Below is a transcript of a short interview we conducted with Chaitanya Bendre, Lead Data Engineer at Zeotap, where we discussed their use of Druid to help address the difficult problems of identity resolution and multi-channel attribution.
Can you introduce yourself and your company?
My name is Chaitanya Bendre. I work as a Lead Engineer at Zeotap, a Global Identity and Data Platform that enables brands to better understand their customers and power economic returns on analytics and marketing towards acquisition, churn and upsell and cross-sell. We aggregate data from a variety of sources at a very large scale, which also includes enterprise data like telecom data, with a strict focus on security and privacy for the data we store. We have different products that can leverage this aggregated data for various use cases.
What is your use case with Druid today? How were you doing things before Druid?
The two products which leverage Druid are called Connect and Target. Target is pretty straightforward. An ad agency can come to Zeotap and, for example, say they want to target a group of people between 18 and 24 who have visited Facebook at least once. Based on this request, we generate the audience and then the customer can use that audience to show ads on any platform. With Connect, we use Druid to show insights. A customer can bring their own data, say offline IDs, like mobile numbers, email addresses, and map these online identities to an audience for advertising. A customer can enrich their first party data by attaching it to our third party data, which we aggregate, and then use that to take some decision and act. It really works as a tool, with which you slice and dice and see the insights of your own data. Customers upload their identifiers, and we allow slice and dice against the attributes we store so that the customer can understand the audience, including 3rd-party data recently-used mobile apps, average data usage on any telecom network, or frequently-visited locations. One of the challenges that we solve as we aggregate this data from a variety of sources is multi-channel attribution and identity resolution. Is the same user or not? The more linkages we get from different variety of sources, the higher the confidence with which we can attribute that linkage to the same user. Right now, it’s all deterministic, but in the future we can infer the linkages using machine learning. Druid solves a very important problem for us. We have data coming in from different formats and in different modes. We have real-time data streaming from our own tracking pixels, which generate the user impressions and data from the telecom network. We also have a batch mode where a customer can upload his state of identifiers to get insights. We want to join this batch data with our own data, and show various charts and allow analysis. The kind of reporting product is what the Druid powers for our stack, and the product is called Insights. It’s available for both our main products Connect and Targeting.
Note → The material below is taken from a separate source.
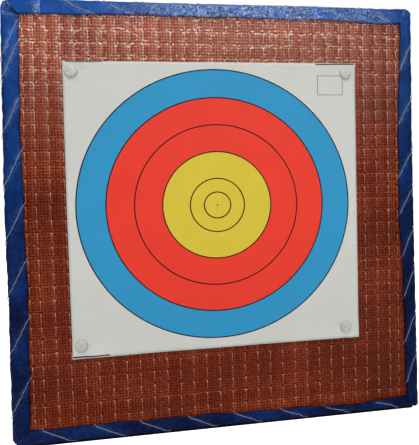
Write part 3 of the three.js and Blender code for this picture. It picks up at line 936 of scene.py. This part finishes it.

Did you evaluate any other technologies for your use case? Why did you select Druid over the other technologies?
Before Druid we had a traditional ETL pipeline, which used to get counts and publish them to MySQL. Compared to that, Druid has provided tremendous improvements in terms of both performance and stability. We have not seen any downtime in Druid; it has given us a very good experience. We evaluated a lot of other analytics databases, such as AWS Redshift and Google BigQuery, but for both of them, as the data set grew, the latency was not up to the mark. The Druid pre-aggregation feature really matters since it operates very quickly and greatly reduces the segment sizes. From our experience with Druid, the most useful features we found are pre-aggregation roll-up and hyperloglog for COUNT DISTINCT operations. That has actually been quite useful and something we are looking at for other projects.
What does your overall architecture with Druid look like today? How do you ingest data? Where do you run Druid? What do you use as your front-end analytics?
We are currently hosting and self-managing Druid in AWS in three regions: the US, Europe, and India. The batch data is ingested from S3 right now. The streaming data is ingested via the Kafka indexing service provided natively in Druid. The raw data size in S3 is compressed to about 200 GB per day, and once it gets aggregated in Druid it is about 30 to 40 GB per day. For the streaming data, we aggregate for 30 minutes or 50 minutes periods, and for our batch data we aggregate daily. Our analytics UI is a home grown system though we plan to explore Imply Pivot. Our monitoring system for this data is based on Grafana and Graphite, though we will consider Imply Clarity for his functionality.
What are your plans for the future with Druid?
Druid is important for a new feature called Estimator, which provides real-time estimation of audience size. If a customer wants to target an age group and location, we will approximate the size of this audience before running that query on the main data warehouse. Estimating size is like a pre-aggregation counting problem, so we’ll use Druid for that.
The other place that we are looking to use pre-aggregation is for revenue attribution to our data partners. We are in the middle of this whole ecosystem where we aggregate data from our data partners, and they are paid based on its use by our customers, so we have to attribute those revenues to these data partners, and that currently is a really large query on current data warehouse. We are trying to solve this problem using Druid. So, if we can pre-aggregate how many profiles each data partner has given and stored in Druid, then it can give us an estimate very quickly.